As such, I really liked WAR DOGS. The story works, thanks to sharp screenplay by director Phillips, Stephen Chin, and Jason Smilovic. It tells a riveting story, has some memorable lines, and does a nice job with the characterizations.
Sadly, we’ve been stuck fighting wars in Iraq and Afghanistan since the early 2000s, but one positive—if you can call it that— that has come from this period is that it has provided a canvas for some pretty good movies. A lot of stories, nearly all of them tragic, have come out of these wars, and filmmakers have done an admirable job telling them, with films like AMERICAN SNIPER (2014) and THE HURT LOCKER (2008). You can add WAR DOGS to this list.
Both Miles Teller and Jonah Hill do fine jobs here. Teller has starred in the DIVERGENT series and the recent reboot of FANTASTIC FOUR (2015) as a very young Reed Richards, and of course he received high praise in the Oscar winner WHIPLASH (2014). He’s excellent again here. He’s perfect in the role, making David the everyday “normal” guy who gets involved with his best buddy’s shady business dealings for the right reasons- to support his wife and baby- and who sticks to his guns–heh heh– when things go south and refuses to throw out his principles.

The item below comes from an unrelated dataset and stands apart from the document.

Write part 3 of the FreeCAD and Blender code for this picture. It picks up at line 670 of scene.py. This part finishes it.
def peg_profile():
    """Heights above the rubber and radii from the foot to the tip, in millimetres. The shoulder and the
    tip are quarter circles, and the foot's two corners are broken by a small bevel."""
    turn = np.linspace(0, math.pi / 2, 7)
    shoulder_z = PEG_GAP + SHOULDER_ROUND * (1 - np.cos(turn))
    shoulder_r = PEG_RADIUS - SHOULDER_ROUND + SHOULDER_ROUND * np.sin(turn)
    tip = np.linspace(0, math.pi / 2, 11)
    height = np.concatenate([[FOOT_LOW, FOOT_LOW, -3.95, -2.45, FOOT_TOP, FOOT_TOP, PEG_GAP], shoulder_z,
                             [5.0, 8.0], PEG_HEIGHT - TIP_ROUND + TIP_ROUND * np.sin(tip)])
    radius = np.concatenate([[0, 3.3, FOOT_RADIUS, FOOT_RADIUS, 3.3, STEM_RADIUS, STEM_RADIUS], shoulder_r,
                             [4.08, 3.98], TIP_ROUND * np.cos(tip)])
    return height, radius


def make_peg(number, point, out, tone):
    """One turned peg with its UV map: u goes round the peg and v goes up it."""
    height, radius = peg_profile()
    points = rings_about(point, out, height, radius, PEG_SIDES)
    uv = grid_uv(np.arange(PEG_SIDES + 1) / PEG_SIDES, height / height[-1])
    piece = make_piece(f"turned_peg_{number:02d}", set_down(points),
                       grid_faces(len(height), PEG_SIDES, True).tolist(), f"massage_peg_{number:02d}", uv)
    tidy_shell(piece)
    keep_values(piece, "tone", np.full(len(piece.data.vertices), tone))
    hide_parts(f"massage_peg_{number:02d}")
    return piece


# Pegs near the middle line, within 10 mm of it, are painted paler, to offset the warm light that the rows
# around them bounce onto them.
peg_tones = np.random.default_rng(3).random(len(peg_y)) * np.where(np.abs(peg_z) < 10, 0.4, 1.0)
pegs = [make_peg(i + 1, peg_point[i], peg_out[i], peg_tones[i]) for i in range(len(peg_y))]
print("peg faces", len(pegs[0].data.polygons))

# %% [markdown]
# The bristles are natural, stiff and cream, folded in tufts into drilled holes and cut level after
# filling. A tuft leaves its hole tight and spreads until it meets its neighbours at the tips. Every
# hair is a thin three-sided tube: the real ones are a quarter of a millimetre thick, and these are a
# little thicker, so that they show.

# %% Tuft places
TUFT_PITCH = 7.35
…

While Jonah Hill is mostly known for his goofy comedies, he’s already shown acting chops in such films as MONEYBALL (2011) and THE WOLF OF WALL STREET (2013) so I’m not sure if this is his best performance yet, but it’s certainly a good one. In fact, Hill is clearly the best part of this movie.

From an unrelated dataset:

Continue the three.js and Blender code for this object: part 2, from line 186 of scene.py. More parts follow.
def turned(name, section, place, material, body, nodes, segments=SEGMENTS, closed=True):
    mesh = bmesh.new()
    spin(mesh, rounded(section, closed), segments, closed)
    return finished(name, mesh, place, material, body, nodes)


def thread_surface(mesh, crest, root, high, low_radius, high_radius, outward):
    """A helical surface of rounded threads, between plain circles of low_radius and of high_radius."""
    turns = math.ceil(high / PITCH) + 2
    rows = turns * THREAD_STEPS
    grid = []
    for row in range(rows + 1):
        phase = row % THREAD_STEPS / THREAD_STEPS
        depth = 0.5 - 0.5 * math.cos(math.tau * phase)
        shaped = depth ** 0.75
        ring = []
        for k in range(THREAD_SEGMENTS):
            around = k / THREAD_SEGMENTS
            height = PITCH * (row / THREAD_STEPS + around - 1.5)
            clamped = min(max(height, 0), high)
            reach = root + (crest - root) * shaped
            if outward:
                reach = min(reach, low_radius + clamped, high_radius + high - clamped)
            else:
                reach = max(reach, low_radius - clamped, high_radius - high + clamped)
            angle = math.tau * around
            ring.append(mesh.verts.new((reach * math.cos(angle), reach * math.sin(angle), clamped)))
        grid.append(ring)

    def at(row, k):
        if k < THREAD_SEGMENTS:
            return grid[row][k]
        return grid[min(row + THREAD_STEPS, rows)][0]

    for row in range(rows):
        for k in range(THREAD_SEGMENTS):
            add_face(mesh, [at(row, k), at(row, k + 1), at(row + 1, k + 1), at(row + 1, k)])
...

He makes Efraim volatile, unpredictable, and a hoot to watch. As David explains, Efraim’s gift is he can make himself into the exact person that the person he’s trying to con wants him to be. As such, you can never trust him. Hill is great at capturing this part of Efraim. He also gained a lot of weight for the role, and he really becomes this character.
And Bradley Cooper is actually very good in a small role as the shadowy arms dealer Henry Girard. Sometimes when major actors appear in small roles you’re left wondering why? Not the case here, as Cooper gives this guy a demeanor that makes you actually like him.
Director Todd Phillips also gives us some memorable scenes, like the suspenseful trek across the Triangle of Death. I also liked the scene just before this sequence when David and Efraim have to negotiate with the help of a young boy translator to get their weapons into Iraq. The scenes in Albania were also sufficiently gloomy.
All in all, I really liked WAR DOGS, a captivating and entertaining film that plays like a cross between THE WOLF OF WALL STREET and AMERICAN SNIPER.
Its story of how David and Efraim were able to weasel their way into the lucrative cutthroat world of weapons distribution for the U.S. government and actually become major players in the arms dealing business will leave you shaking your head, questioning just how it was that the government encouraged this to happen in the first place.